Mark Lawson, executive director of e-business for Verizon Wireless, said that in the past few years his company’s Web site has evolved from a support site for other retail channels with “pretty stagnant content” into a sales and customer-care channel in its own right.

He added that the carrier wants to uphold its Web site as a place where existing customers can make account changes quickly and easily, rather than going to a store. “You’ll see those types of items that we will promote heavily to really help support our other channels, and allow them to focus on sales for those who are in the stores,” Lawson said.

Carrier Web sites are most often trolled by surfers looking for a new phone or service. Bob Steelhammer, vice president of e-commerce for Cingular Wireless L.L.C., said that 70 percent of people shopping for wireless come to his company’s site before making a decision.

“I think that any carrier that doesn’t think their Web presence is a significant part of their business … is selling themselves short,” Steelhammer said. “It truly is a business within itself, or should be, within the carriers.”

Cingular, he added, expects to launch a new online account management system early in the second quarter. The system is designed to be more customer-friendly and promote a warmer relationship with Cingular’s subscribers. Steelhammer said he’d also like to see Cingular expand its online presence into portals where its customers already go, and help customers better filter the overwhelming amount of cellular phone information that’s available.

While Compete’s Guy said he doesn’t see any truly innovative content on carriers’ sites, each offers elements designed to take advantage of the Web’s interactive capabilities.

Verizon Wireless recently added a Digital Technical Support page to its site, which allows customers to view an interactive tutorial for their handset that shows them, for example, which buttons to push to download a game or connect to a Bluetooth headset.

Cingular customers can search for all content by, say, rapper Snoop Dogg, rather than look for ringtones and graphics separately.

T-Mobile USA Inc. lets would-be customers check for service in their neighborhoods by typing in their address. A detailed map pops up that rates coverage from “none” to “great” around the given location.

Sprint Nextel Corp.’s Web site allows customers to preview video clips from various channels on its Power Vision video service, which is a big innovation for the site, according to Brian Schaefer, group manager of e-commerce for Sprint Nextel.

“Content on the phone is a big piece of what Sprint does, and that trickles down to being a very important thing [on the site],” said Schaefer. “It allows us to do some very cool things in terms of showing the breadth of what you can do on the phone.”

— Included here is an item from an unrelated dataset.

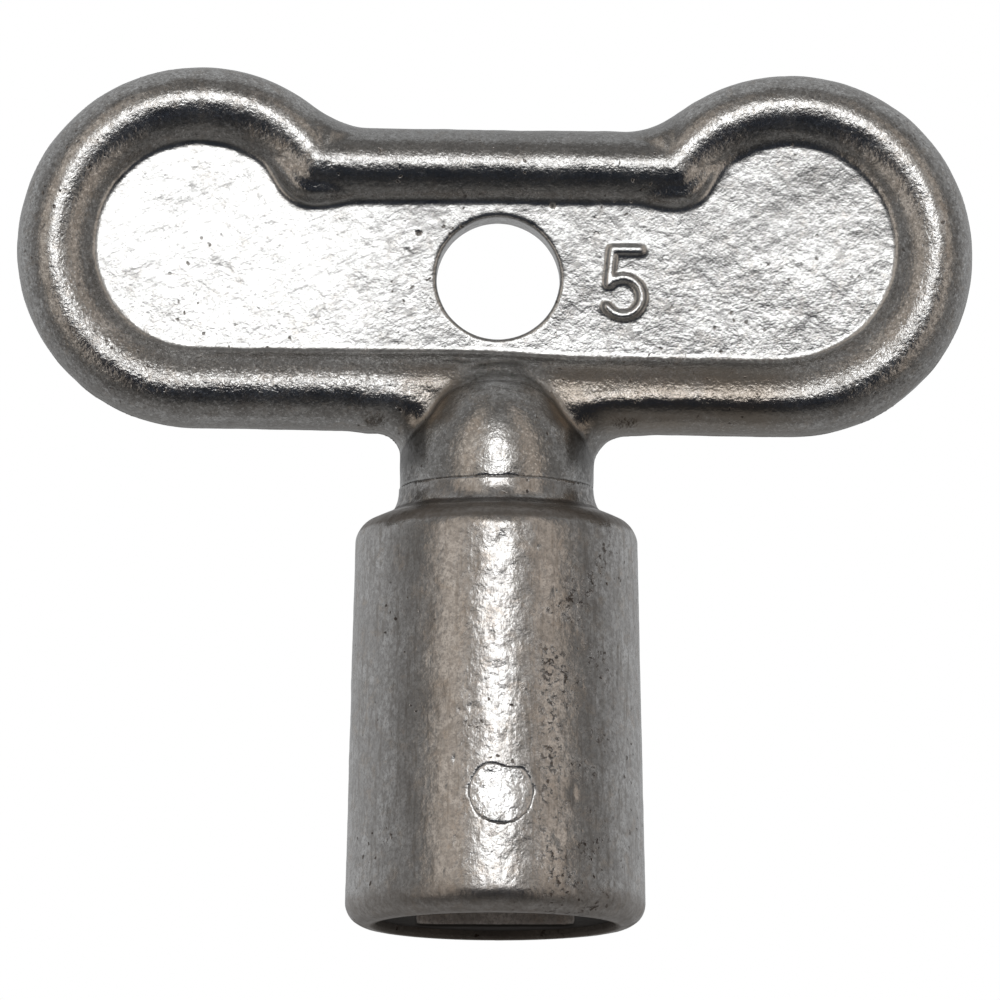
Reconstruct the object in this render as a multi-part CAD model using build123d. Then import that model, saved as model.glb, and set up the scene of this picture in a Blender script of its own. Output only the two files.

With all these improvements to sites, however, Compete Senior Analyst Sharon Bernstein maintains there is much more carriers could do. For instance, she suggested customers could be offered a series of lifestyle questions that would allow them to detail what sort of service they’re looking for (a family seeking multiple lines, a businessman looking for a handset with extensive data capabilities, a student who wants a lot of cheap minutes), how much they want to spend and other such questions. Then the carrier could offer the customer phone and service options that fit the stated profile.

“They need to go after more lifestyle marketing and customer bundles based on lifestyle,” Bernstein said. “The carriers just aren’t there yet. They’re still sort of marketing to everybody all the time.”